At 05:00 AM 3/19/2004, you wrote:
I am trying to do a sort of mail merge for creating wills and have been
advised that an XSL transform is the best route to go down.
The data is in XML format and I am just starting to convert the massive
(200+ pages) html template into an XSLT document.
The XML data is formatted as follows:
<AnswerSet title = "Test File">
<Answer name = "ABGRbefore">
<Answer name = "Female">
<Answer name = "ticdesc">
<TextValue>my collection of teapots</TextValue>
There are around 3,000 elements in the XML file in total.
I have so far worked out that at a simplistic level I can use the
following XSL for extracting the data:
<xsl:if test="TFValue = 'true'">
<p>the user is female.</p>
<xsl:if test="TFValue = 'false'">
<p>the user is male.</p>
Is this the most efficient way of extracting the data?
It is not inefficient. Whether it is the most efficient depends on what you
mean by "extract".
Each time I want to extract a value, is the Processor having to loop
through the XML file or does it do it in a single pass?
Generally, the latter. That is, since an XSLT processor usually works with
an entire tree of data already parsed in memory, it doesn't have to "loop
through the file" in the way you might think of it. But actually, how the
processor does it need not concern you. You only need to understand (a)
that processing is exactly optimized for this kind of stuff, and (b) what
the general XSLT processing model is and how it can be applied to your
In effect, this is exactly what you are asking:
I could break the template down into more manageable chunks, but am not
sue how to import one template into another.
Which is exactly the point. (And keep an eye on other ongoing threads:
several people are asking related questions.)
How a stylesheet is architected in XSLT depends primarily on the relation
between the structure of the source, and the structure of the result.

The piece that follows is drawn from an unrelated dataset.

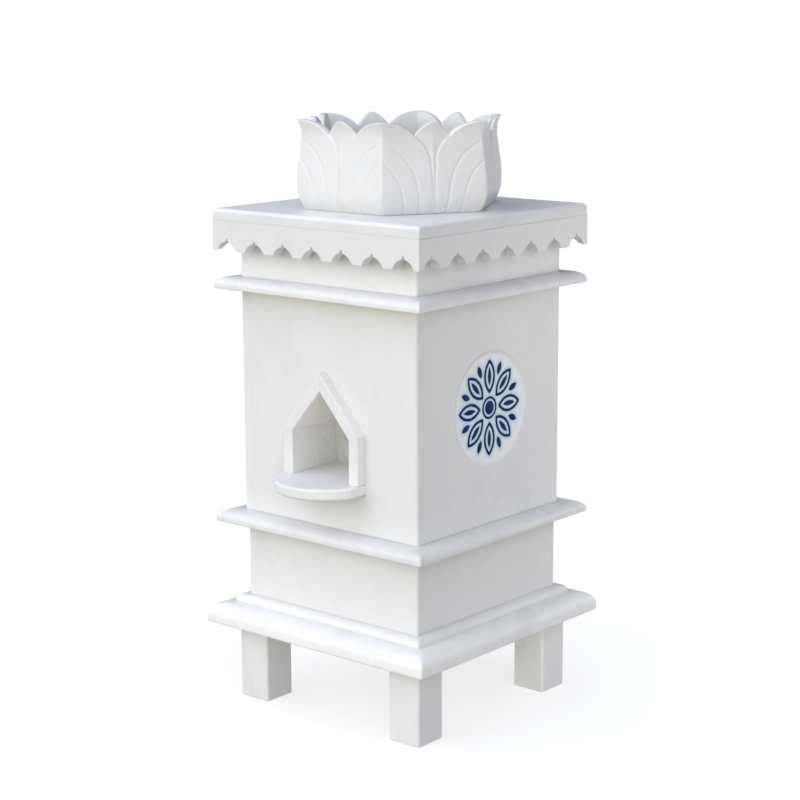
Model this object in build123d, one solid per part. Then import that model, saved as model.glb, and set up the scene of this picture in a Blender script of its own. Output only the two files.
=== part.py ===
from build123d import *
import math
import os

# Tulsi planter in white marble: a square pedestal of slabs and panels on four legs,
# with a lamp niche in its front, an inlaid roundel on its right side, a cusped valance
# under the top slab and a six-sided lotus pot that lifts off.
# Millimetres, +Z up. The origin is on the floor, on the axis shared by every course.
# The front faces -Y and the roundel faces +X.

# ---------------------------------------------------------------- driving dimensions
panel_thickness = 18        # upright boards of the pedestal
slab_thickness = 18         # the three cornice slabs
arris = 1.2                 # flat eased edge on the sawn corners

leg_side = 58
leg_height = 124
leg_inset = 37              # of a leg's outer faces from the base slab's edge
dowel_radius = 6
dowel_in_leg = 40
dowel_in_slab = 18
dowel_glue_gap = 0.25       # all round the dowel
dowel_end_gap = 1           # above the dowel, for glue

shaft_width = 350           # the other courses are set out from the shaft
shaft_height = 350
dado_setback = 3            # of the dado's face behind the shaft's
dado_height = 120
neck_height = 87
base_step_overhang = 16     # of the step past the dado
base_step_thickness = 12
base_step_nose = 6
base_slab_overhang = 33     # of the base slab past its step
base_slab_thickness = 32
base_slab_nose = 19         # round of the top edge
middle_slab_overhang = 33   # of the two cornice slabs past the shaft
upper_slab_overhang = 30
slab_nose = 10.5            # round of a cornice slab's top edge
slab_ease = 4               # bevel of its bottom edge
nose_limit = 0.6            # most that a round takes of a slab's thickness
bevel_limit = 0.3           # most that a bevel takes of it
top_slab_nose = 5
core_drain_radius = 20      # hole in the middle of each slab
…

If
the structure of the result mainly mirrors that of the source (as an
XML-encoded document may be transformed into an HTML "styled" version that
pretty much presents the same information organized in the same way), the
XSLT engine can be put to work by a stylesheet very straightforwardly -- by
default (without your having to do anything) it works by traversing the
input tree and building output as it goes. This is done by your mainly
staying out of the way; stylesheets of this kind have nothing but templates
written to match nodes from the input to be processed as they are
encountered, which can be very simple and elegant even in cases where
source documents vary widely in the particulars of their organization. (You
wouldn't ordinarily expect a set of technical manuals all to have exactly
the same organization; with this method, one stylesheet can cope with the
whole range). These are called "push" stylesheets in the business.
If your data has to be rearranged significantly, however, its content not
merely presented and embellished but funnelled into an entirely unrelated
organization, the simple push technique doesn't work. At this point
templates are used not just to catch things as they come and mark them as
they go, but actually to step in and rearrange things. They can become like
miniature queries into the source, breaking things out, performing tests,
wrapping up the data in different ways, or even directing the processor
where to go next. This is what is described as the "pull" model.
Most actual working stylesheets include a combination of pull and push.
They'll have pull where they need to rearrange the data into some known
structure, but they'll use push (characterized by template matches and
apply-templates instructions) where their output's structure mirrors their
input. Often template that match (handle) particular pieces of the input
document will have miniature pulls inside of them.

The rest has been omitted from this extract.